Untuk keperluan konsumsi acara, kami telah menambah 100 porsi dari pesanan awal 300 porsi. Yang tersisa sekitar 60-an porsi. Entah karena banyak yang datang atau karena tamu yang ada makan berulang-ulang. Tapi, rasanya sih, memang karena banyak yang datang. Hanya beberapa teman dan keluarga yang mengonfirmasi ketidakhadirannya lewat pesan singkat. Luar biasa rasanya, bahwa teman-teman dan keluarga kami dari berbagai penjuru Indonesia bersedia meluangkan waktu dan hadir di acara kecil kami.
Oh ya, kami tak menggunakan buku tamu. Gantinya, ada photo booth di samping meja penerima tamu yang digunakan untuk memotret tamu-tamu yang datang. Mereka terlebih dahulu diminta menuliskan pesan untuk kami. Tak semua yang datang ikut berfoto, sih. Ada yang bilang, karena antri dan buru-buru pulang. Yang ikut berfoto meninggalkan pesan dan pose-pose lucu. Dan akhirnya, photo booth itu malah jadi tempat tante-tante dan bude-bude saya foto narsis.
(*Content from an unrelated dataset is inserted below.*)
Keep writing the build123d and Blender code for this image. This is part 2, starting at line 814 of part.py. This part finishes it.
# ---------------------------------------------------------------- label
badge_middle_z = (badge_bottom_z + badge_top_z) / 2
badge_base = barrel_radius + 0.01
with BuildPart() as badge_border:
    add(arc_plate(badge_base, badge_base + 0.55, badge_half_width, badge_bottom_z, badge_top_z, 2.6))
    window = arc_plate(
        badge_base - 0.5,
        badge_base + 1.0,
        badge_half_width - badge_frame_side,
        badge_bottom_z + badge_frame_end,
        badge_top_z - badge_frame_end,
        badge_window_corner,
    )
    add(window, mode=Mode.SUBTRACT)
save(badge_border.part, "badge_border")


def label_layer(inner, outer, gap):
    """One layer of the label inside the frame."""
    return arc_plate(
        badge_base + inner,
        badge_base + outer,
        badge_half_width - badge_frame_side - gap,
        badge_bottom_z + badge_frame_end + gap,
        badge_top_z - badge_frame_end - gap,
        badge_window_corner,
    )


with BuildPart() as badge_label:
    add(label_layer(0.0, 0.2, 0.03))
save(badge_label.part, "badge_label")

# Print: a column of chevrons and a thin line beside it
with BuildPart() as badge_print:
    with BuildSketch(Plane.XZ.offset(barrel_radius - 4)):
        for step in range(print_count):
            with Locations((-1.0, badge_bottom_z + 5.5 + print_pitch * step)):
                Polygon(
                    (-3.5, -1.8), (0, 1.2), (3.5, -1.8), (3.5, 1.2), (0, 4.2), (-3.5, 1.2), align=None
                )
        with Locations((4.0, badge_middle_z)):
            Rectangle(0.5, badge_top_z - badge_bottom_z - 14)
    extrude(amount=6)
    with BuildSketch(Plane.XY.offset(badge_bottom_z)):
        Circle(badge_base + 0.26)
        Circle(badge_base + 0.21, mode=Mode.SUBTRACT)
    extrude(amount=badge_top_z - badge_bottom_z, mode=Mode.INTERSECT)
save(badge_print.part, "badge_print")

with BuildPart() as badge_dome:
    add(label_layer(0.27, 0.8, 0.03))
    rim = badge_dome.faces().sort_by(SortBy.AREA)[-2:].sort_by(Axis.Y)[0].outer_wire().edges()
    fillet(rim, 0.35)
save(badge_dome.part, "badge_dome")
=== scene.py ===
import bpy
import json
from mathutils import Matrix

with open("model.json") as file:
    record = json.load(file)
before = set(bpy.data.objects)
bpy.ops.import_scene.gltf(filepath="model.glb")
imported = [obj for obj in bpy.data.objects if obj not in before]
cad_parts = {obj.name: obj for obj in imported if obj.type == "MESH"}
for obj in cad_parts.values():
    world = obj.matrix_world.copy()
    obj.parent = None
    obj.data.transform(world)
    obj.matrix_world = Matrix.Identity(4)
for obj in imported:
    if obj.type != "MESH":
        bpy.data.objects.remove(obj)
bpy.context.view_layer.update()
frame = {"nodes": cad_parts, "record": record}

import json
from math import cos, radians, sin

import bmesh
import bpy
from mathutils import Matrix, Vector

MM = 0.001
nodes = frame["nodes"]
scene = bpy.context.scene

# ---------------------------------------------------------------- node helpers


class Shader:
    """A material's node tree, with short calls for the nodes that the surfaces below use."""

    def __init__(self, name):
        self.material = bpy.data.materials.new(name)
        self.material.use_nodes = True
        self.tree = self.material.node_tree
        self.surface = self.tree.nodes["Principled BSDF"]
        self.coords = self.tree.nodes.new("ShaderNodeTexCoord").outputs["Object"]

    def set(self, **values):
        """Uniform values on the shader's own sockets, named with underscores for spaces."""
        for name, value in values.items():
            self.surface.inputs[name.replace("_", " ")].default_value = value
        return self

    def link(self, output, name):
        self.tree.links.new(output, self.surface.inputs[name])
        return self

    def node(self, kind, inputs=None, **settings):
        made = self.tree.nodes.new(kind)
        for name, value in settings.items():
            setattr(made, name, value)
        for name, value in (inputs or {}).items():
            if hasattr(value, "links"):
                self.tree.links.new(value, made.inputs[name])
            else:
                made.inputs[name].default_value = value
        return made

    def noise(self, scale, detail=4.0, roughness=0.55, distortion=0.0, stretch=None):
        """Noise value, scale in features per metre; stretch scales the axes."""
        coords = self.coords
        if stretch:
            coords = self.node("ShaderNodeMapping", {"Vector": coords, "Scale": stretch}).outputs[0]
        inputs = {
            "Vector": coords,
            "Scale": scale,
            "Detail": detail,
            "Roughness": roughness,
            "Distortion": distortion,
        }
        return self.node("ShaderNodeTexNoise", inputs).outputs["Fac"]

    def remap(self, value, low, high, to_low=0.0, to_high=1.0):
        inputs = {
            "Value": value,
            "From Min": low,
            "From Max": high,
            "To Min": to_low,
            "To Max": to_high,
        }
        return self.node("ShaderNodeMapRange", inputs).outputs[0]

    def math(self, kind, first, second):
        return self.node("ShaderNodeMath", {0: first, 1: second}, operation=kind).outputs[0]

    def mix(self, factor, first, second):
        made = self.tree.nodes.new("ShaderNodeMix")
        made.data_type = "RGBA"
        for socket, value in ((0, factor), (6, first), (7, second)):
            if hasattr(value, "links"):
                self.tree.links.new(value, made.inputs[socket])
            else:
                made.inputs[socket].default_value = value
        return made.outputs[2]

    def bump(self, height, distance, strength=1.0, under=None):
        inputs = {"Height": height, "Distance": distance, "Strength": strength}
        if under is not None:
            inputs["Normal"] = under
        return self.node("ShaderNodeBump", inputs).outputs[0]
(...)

Saya dan Masrul adalah sepasang manusia yang overthinking, overanalyzing, and fastidious. Merriam-Webster Dictionary punya definisi yang tepat untuk fastidious. Silakan lihat sendiri. Sebuah keputusan yang kami hasilkan telah melalui pertimbangan dari berbagai dimensi dan perdebatan panjang dengan berbagai argumentasi. Dan kami sama-sama sadar penuh bahwa sebagus dan selancar apa pun sebuah acara pernikahan berlangsung, akan tetap ada pihak yang tak terpuaskan.
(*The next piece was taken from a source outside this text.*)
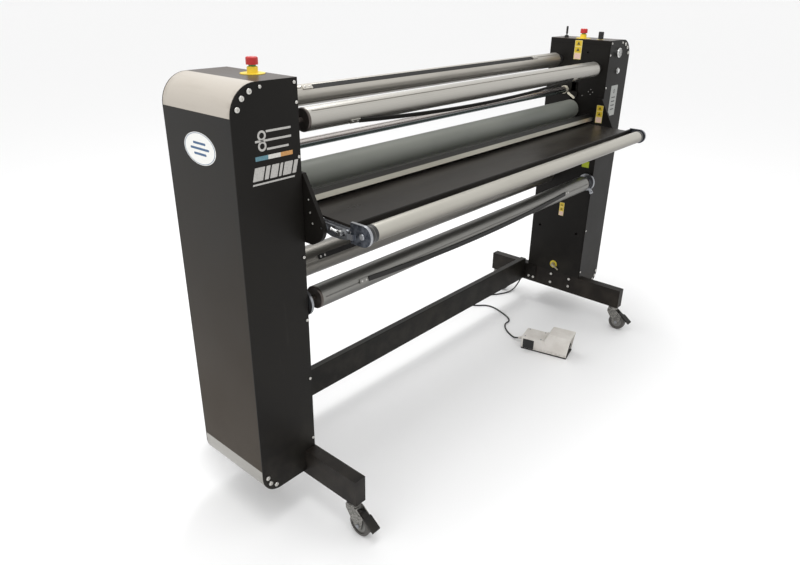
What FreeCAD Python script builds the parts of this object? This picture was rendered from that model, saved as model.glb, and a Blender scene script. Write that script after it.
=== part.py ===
import FreeCAD, Part
import math
import os

# Wide-format cold roll laminator. X runs along the rolls (right positive seen
# from the operator), -Y is the operator's side, Z is up. The origin is on the
# floor, midway between the cabinets. All sizes are in millimetres.

os.makedirs("parts", exist_ok=True)
V = FreeCAD.Vector

# overall machine
ROLL_SPAN = 1700.0           # between the inner faces of the two cabinets
CABINET_WIDTH = 200.0
CABINET_DEPTH = 282.0
CABINET_FOOT_Z = 128.0
CABINET_TOP_Z = 1284.0
TOP_RADIUS = 75.0            # rounded outer top corner
FOOT_RADIUS = 60.0           # rounded outer bottom corner
FOOT_LIP = 26.0              # straight lip of the foot trim
PLATE = 3.0                  # front, rear and base sheet
INNER_PLATE = 8.0            # load-carrying inner side plate
SKIN = 2.0                   # outer side panel
FRONT_INSET = 2.5            # front plate starts this far outside the inner face
TOP_FLANGE = 22.0            # inner flange of the top panel

# base
LEG_WIDTH = 40.0
LEG_HEIGHT = 88.0
LEG_FOOT_Z = 111.0
LEG_LENGTH = 706.0
TUBE_WALL = 3.0
BEAM_HEIGHT = 108.0
BEAM_DEPTH = 28.0
BEAM_FOOT_Z = 115.0
BEAM_GAP = 15.0              # behind the cabinets
FLANGE = 4.0
FLANGE_REACH = 66.0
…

Pada akhirnya, kami sepakat bahwa acara ini harus mencerminkan kepribadian kami dan bisa kami nikmati. Kami percaya, acara yang kami kerjakan sendiri ini bisa dinikmati oleh orang-orang yang kami cintai. Satu komentar negatif tak mengalahkan seluruh komentar positif yang kami terima.
Saat sedang bersiap-siap sebelum acara dimulai, seorang tante saya memasuki ruang rias pengantin dan berkata, “Eka, dekorasinya keren! Romantis sekali!” Romantis. Sebuah kata yang bahkan tak terlintas dalam benak saya. Satu kata itu menandakan ada kesan yang dirasakan olehnya. Dan satu kesan itu sudah cukup bagi kami untuk bersyukur telah berbagi kebahagiaan di hari itu.